Alcoholism wasn’t always seen as a disease needing treatment, and the American Medical Association’s work was on the forefront of changing how the court system viewed and treated those who cannot control their alcohol consumption.
Over the years, the U.S. Supreme Court has looked to AMA policies and an amicus brief to help it first establish that alcoholism is in fact a disease.
The high court’s first reference to AMA policy defining alcoholism as a disease came in a dissenting opinion in a case the majority decided not to consider. The 1966 case, Budd v. California, posed the question of whether it is constitutional for California to punish someone who suffers from alcoholism, not just someone who periodically voluntarily overindulges.
In his dissent, Justice Abe Fortas referenced a 1956 JAMA “Reports of Officers” that describes a policy the AMA adopted on hospitalizing and treating patients with alcoholism. He wrote that the question before the court “has great practical and social significance. We are told that some 6 million Americans are afflicted with alcoholism and that each year more than 1.5 million arrests—three of every eight—are for drunkenness. Although we do not know how many of those arrested for drunkenness are properly classifiable as alcoholic—that is, whose conduct may be traced to illness rather than to choice—there is ample evidence that the number is very large.”
Two years later, the court agreed to hear a case involving a man who argued he was afflicted with chronic alcoholism and that to punish him for his conduct would be cruel and unusual. The court, in the 1968 case Powell v. State of Texas, ultimately allowed the man to face punishment for his crime.
But justices in their opinion established that the AMA designated alcoholism as a “major medical problem” in 1956 and “urged that alcoholics be admitted to general hospitals for care.” Justices said, “this significant development marked the acceptance among the medical profession of the ‘disease concept of alcoholism.’”
The court noted that the medical community didn’t agree on what it meant to say alcoholism was a disease and that there was no known generally effective treatment. Justices said that the AMA “defined alcoholics as ‘those excessive drinkers whose dependence on alcohol has attained such a degree that it shows a noticeable disturbance or interference with their bodily or mental health, their interpersonal relations, and their satisfactory social and economic functioning.’”
In 1988, the Supreme Court decided a case in which the U.S. Department of Veterans Affairs (VA) wouldn’t grant more time for two veterans who were primary alcoholics—or had alcoholism unrelated to a psychiatric condition—to use the educational benefits allowed under the GI Bill. This time, the AMA got involved by filing an amicus brief, which the court referenced in its opinion that sided with the veterans.

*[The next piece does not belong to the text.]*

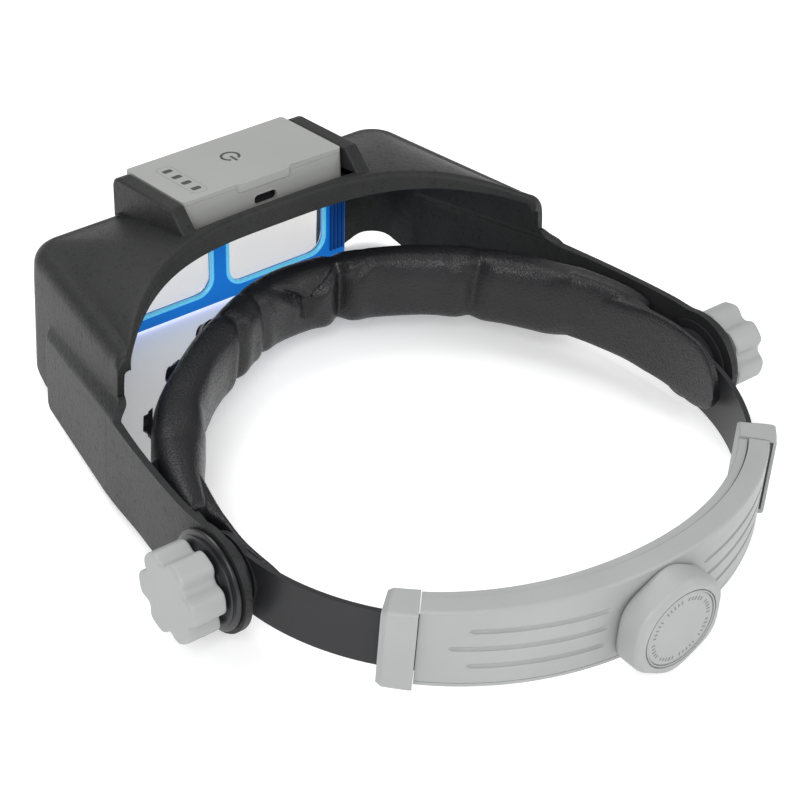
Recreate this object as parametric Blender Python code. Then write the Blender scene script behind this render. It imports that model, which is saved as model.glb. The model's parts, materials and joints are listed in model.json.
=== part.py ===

Veterans must use their benefits within 10 years of leaving the military unless granted an extension because “a physical or mental disorder that was not the result of [their] own willful misconduct” prevented them from using it. In Traynor v. Turnage, two veterans sued saying the VA regulation violated the Rehabilitation Act after the VA defined alcoholism as willful misconduct.
The Supreme Court ruled that Congress intended to include people with alcoholism in the Rehabilitation Act and that the veterans should be allowed an extension to use their benefits. In the ruling, the justices cited the AMA brief, saying that the policy “does not deny extensions of the delimiting period to all alcoholics but only to those whose drinking was not attributable to an underlying psychiatric disorder. It is estimated by some authorities that mental illness is responsible for 20% to 30% of all alcoholism cases.”
The court also recognized that the AMA, the American Psychiatric Association and the National Council on Alcoholism, Inc. emphasized in their respective briefs that the primary or secondary distinction of alcoholism “is a crude one. A diagnosis of alcoholism as primary or secondary may depend as much on the nature of the facility in which the diagnosis is made as it does on the alcoholic's true clinical history.”
When it comes to how to handle cases that involve alcohol, the nation’s high court has looked to the AMA as far back as 1926. Justices then considered a case a physician filed against the Prohibition Act’s interference with him prescribing “vinous or spiritous liquors” for medicinal purposes looked to a 1917 AMA meeting where delegates declared using alcoholic liquor as a therapeutic agent was without “scientific basis” and “should be discouraged.”
The opinion in Lambert v. Yellowley also referenced resolution from the 1921 AMA meeting that said “reproach has been brought upon the medical profession by some of its members who have misused the law which permits the prescription of alcohol.”
The high court looked to the AMA most recently in a 2016 case, Birchfield v. North Dakota, challenging the state’s law instituting blood alcohol breath tests. In its reasoning, the court noted that the AMA and National Safety Council had committees that studied the nation’s drunken driving problem and concluded that a driver with a blood alcohol content of 0.15% or high could be presumed to be inebriated.